**Request**
Wherever the string "bodies" shows up in a line, count that line. Give the total alone.

Start of Data segment

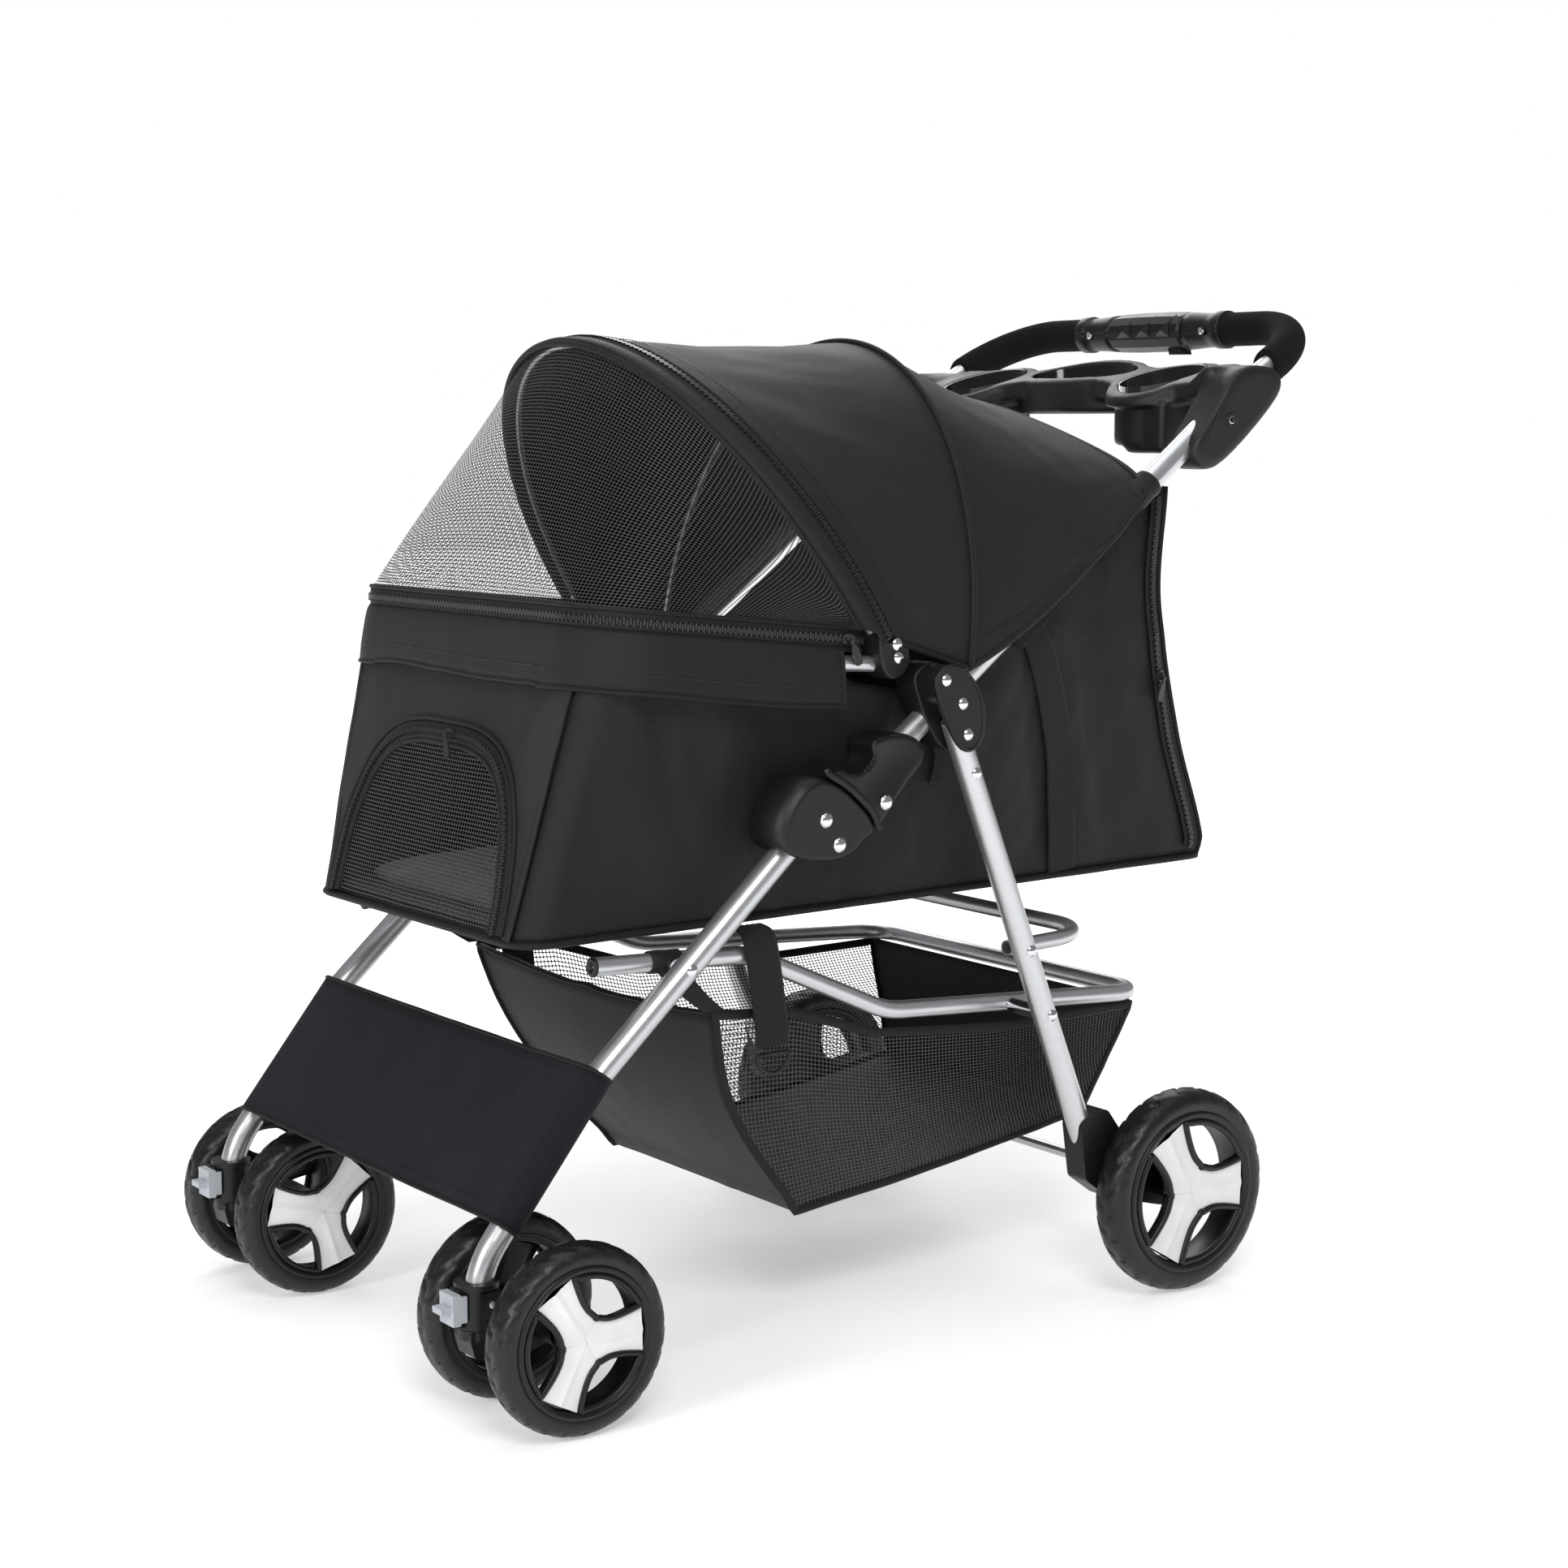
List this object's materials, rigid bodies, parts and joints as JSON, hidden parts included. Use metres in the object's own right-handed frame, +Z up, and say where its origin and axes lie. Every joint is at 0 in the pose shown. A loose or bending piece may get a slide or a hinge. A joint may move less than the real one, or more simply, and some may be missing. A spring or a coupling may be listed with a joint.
{
  "type": "pet stroller",
  "caption": "Folding pet stroller: tube frame, zipped fabric cabin and canopy, handle with cup tray, basket, twin front casters and fixed rear wheels.",
  "frame": {"origin": "on the floor, under the middle of the bounding box", "axes": "+Z up, +Y from the front casters towards the handle, +X to one side; the part is symmetric about X = 0"},
  "size_m": [0.604, 0.984, 0.9045],
  "materials": {
    "frame_metal": "satin silver paint",
    "black_plastic": "fine moulded grain",
    "tray_plastic": "matte rim, glossy wells",
    "white_plastic": "gloss",
    "grey_plastic": "satin",
    "tyre": "moulded tread",
    "foam_grip": "fine closed-cell foam",
    "fasteners": "polished rivet heads",
    "cabin_fabric": "coated plain-weave polyester",
    "webbing": "ribbed woven webbing",
    "cushion_fabric": "brushed fleece",
    "board": "rigid sheet"
  },
  "bodies": {
    "upper_frame": {"handle_tube": "frame_metal", "handle_foam": "foam_grip", "grip_cover_top": "black_plastic", "grip_cover_bottom": "black_plastic", "parent_tray": "tray_plastic", "side_brackets": "black_plastic", "rail_hinges": "black_plastic", "rim_rail": "frame_metal", "upper_fasteners": "fasteners", "mid_bow": "frame_metal", "cabin_shell": "cabin_fabric", "floor_board": "board", "cushion": "cushion_fabric", "canopy_rear": "cabin_fabric", "lock_knuckles": "black_plastic", "hanging_straps": "webbing"},
    "canopy_bow": {"front_bow": "frame_metal", "canopy_front": "cabin_fabric"},
    "front_legs": {"front_legs": "frame_metal", "lock_shells": "black_plastic", "leg_fasteners": "fasteners", "caster_sockets": "black_plastic", "leg_panel": "cabin_fabric"},
    "rear_legs": {"rear_legs": "frame_metal", "hub_brackets": "black_plastic", "rear_axle": "frame_metal", "hoop_bar": "frame_metal", "rear_fasteners": "fasteners"},
    "basket_frame": {"basket_tube": "frame_metal", "basket_fabric": "cabin_fabric"},
    "release_left": {"release_sleeve_left": "black_plastic"},
    "swivel_lock_left": {"swivel_lock_left": "grey_plastic"},
    "caster_left": {"caster_fork_left": "black_plastic", "front_axle_left": "fasteners"},
    "wheel_front_left_outer": {"tyre_front_left_outer": "tyre", "wheel_core_front_left_outer": "black_plastic", "spoke_cover_front_left_outer": "white_plastic"},
    "wheel_front_left_inner": {"tyre_front_left_inner": "tyre", "wheel_core_front_left_inner": "black_plastic", "spoke_cover_front_left_inner": "white_plastic"},
    "wheel_rear_left": {"tyre_rear_left": "tyre", "wheel_core_rear_left": "black_plastic", "spoke_cover_rear_left": "white_plastic"},
    "brake_left": {"brake_pedal_left": "black_plastic"},
    "ring_left": {"d_ring_left": "black_plastic"},
    "release_right": {"release_sleeve_right": "black_plastic"},
    "swivel_lock_right": {"swivel_lock_right": "grey_plastic"},
    "caster_right": {"caster_fork_right": "black_plastic", "front_axle_right": "fasteners"},
    "wheel_front_right_outer": {"tyre_front_right_outer": "tyre", "wheel_core_front_right_outer": "black_plastic", "spoke_cover_front_right_outer": "white_plastic"},
    "wheel_front_right_inner": {"tyre_front_right_inner": "tyre", "wheel_core_front_right_inner": "black_plastic", "spoke_cover_front_right_inner": "white_plastic"},
    "wheel_rear_right": {"tyre_rear_right": "tyre", "wheel_core_rear_right": "black_plastic", "spoke_cover_rear_right": "white_plastic"},
    "brake_right": {"brake_pedal_right": "black_plastic"},
    "ring_right": {"d_ring_right": "black_plastic"}
  },
  "joints": [
    {"name": "front_fold", "type": "hinge", "parent": "upper_frame", "child": "front_legs", "pos_m": [0, -0.1145, 0.442], "axis": [1, 0, 0], "range_deg": [0, 90], "deforming": ["leg_panel", "basket_fabric", "cabin_shell", "floor_board", "cushion", "hanging_straps"]},
    {"name": "rear_fold", "type": "hinge", "parent": "upper_frame", "child": "rear_legs", "pos_m": [0, 0.0095, 0.529], "axis": [1, 0, 0], "range_deg": [0, 64]},
    {"name": "basket_fold", "type": "hinge", "parent": "rear_legs", "child": "basket_frame", "pos_m": [0, 0.1135, 0.27], "axis": [1, 0, 0], "range_deg": [-18, 0]},
    {"name": "canopy_open", "type": "hinge", "parent": "upper_frame", "child": "canopy_bow", "pos_m": [0, -0.0525, 0.608], "axis": [-1, 0, 0], "range_deg": [0, 40], "deforming": ["canopy_front"]},
    {"name": "release_slide_left", "type": "slide", "parent": "upper_frame", "child": "release_left", "axis": [0, 0.7939, 0.6081], "range_m": [0, 0.012], "stiffness_N_per_m": 300, "springref_m": -0.006},
    {"name": "swivel_lock_slide_left", "type": "slide", "parent": "front_legs", "child": "swivel_lock_left", "axis": [0, 0, -1], "range_m": [0, 0.005]},
    {"name": "caster_swivel_left", "type": "hinge", "parent": "front_legs", "child": "caster_left", "pos_m": [-0.228, -0.4565, 0.08], "axis": [0, 0, 1], "continuous": true},
    {"name": "spin_front_left_outer", "type": "hinge", "parent": "caster_left", "child": "wheel_front_left_outer", "pos_m": [-0.283, -0.3985, 0.078], "axis": [1, 0, 0], "continuous": true},
    {"name": "spin_front_left_inner", "type": "hinge", "parent": "caster_left", "child": "wheel_front_left_inner", "pos_m": [-0.173, -0.3985, 0.078], "axis": [1, 0, 0], "continuous": true},
    {"name": "spin_rear_left", "type": "hinge", "parent": "rear_legs", "child": "wheel_rear_left", "pos_m": [-0.284, 0.2525, 0.094], "axis": [1, 0, 0], "continuous": true},
    {"name": "brake_press_left", "type": "hinge", "parent": "rear_legs", "child": "brake_left", "pos_m": [-0.221, 0.2335, 0.114], "axis": [-1, 0, 0], "range_deg": [0, 18]},
    {"name": "ring_swing_left", "type": "hinge", "parent": "upper_frame", "child": "ring_left", "pos_m": [-0.212, -0.1565, 0.262], "axis": [0, 1, 0], "range_deg": [-40, 40]},
    {"name": "release_slide_right", "type": "slide", "parent": "upper_frame", "child": "release_right", "axis": [0, 0.7939, 0.6081], "range_m": [0, 0.012], "stiffness_N_per_m": 300, "springref_m": -0.006},
    {"name": "swivel_lock_slide_right", "type": "slide", "parent": "front_legs", "child": "swivel_lock_right", "axis": [0, 0, -1], "range_m": [0, 0.005]},
    {"name": "caster_swivel_right", "type": "hinge", "parent": "front_legs", "child": "caster_right", "pos_m": [0.228, -0.4565, 0.08], "axis": [0, 0, 1], "continuous": true},
    {"name": "spin_front_right_outer", "type": "hinge", "parent": "caster_right", "child": "wheel_front_right_outer", "pos_m": [0.283, -0.3985, 0.078], "axis": [1, 0, 0], "continuous": true},
    {"name": "spin_front_right_inner", "type": "hinge", "parent": "caster_right", "child": "wheel_front_right_inner", "pos_m": [0.173, -0.3985, 0.078], "axis": [1, 0, 0], "continuous": true},
    {"name": "spin_rear_right", "type": "hinge", "parent": "rear_legs", "child": "wheel_rear_right", "pos_m": [0.284, 0.2525, 0.094], "axis": [1, 0, 0], "continuous": true},
    {"name": "brake_press_right", "type": "hinge", "parent": "rear_legs", "child": "brake_right", "pos_m": [0.221, 0.2335, 0.114], "axis": [-1, 0, 0], "range_deg": [0, 18]},
    {"name": "ring_swing_right", "type": "hinge", "parent": "upper_frame", "child": "ring_right", "pos_m": [0.212, -0.1565, 0.262], "axis": [0, 1, 0], "range_deg": [-40, 40]}
  ],
  "couplings": [
    {"joint": "rear_fold", "follows": "front_fold", "ratio": 0.7},
    {"joint": "basket_fold", "follows": "front_fold", "ratio": -0.19}
  ]
}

End of Data segment

**Completed exercise**
2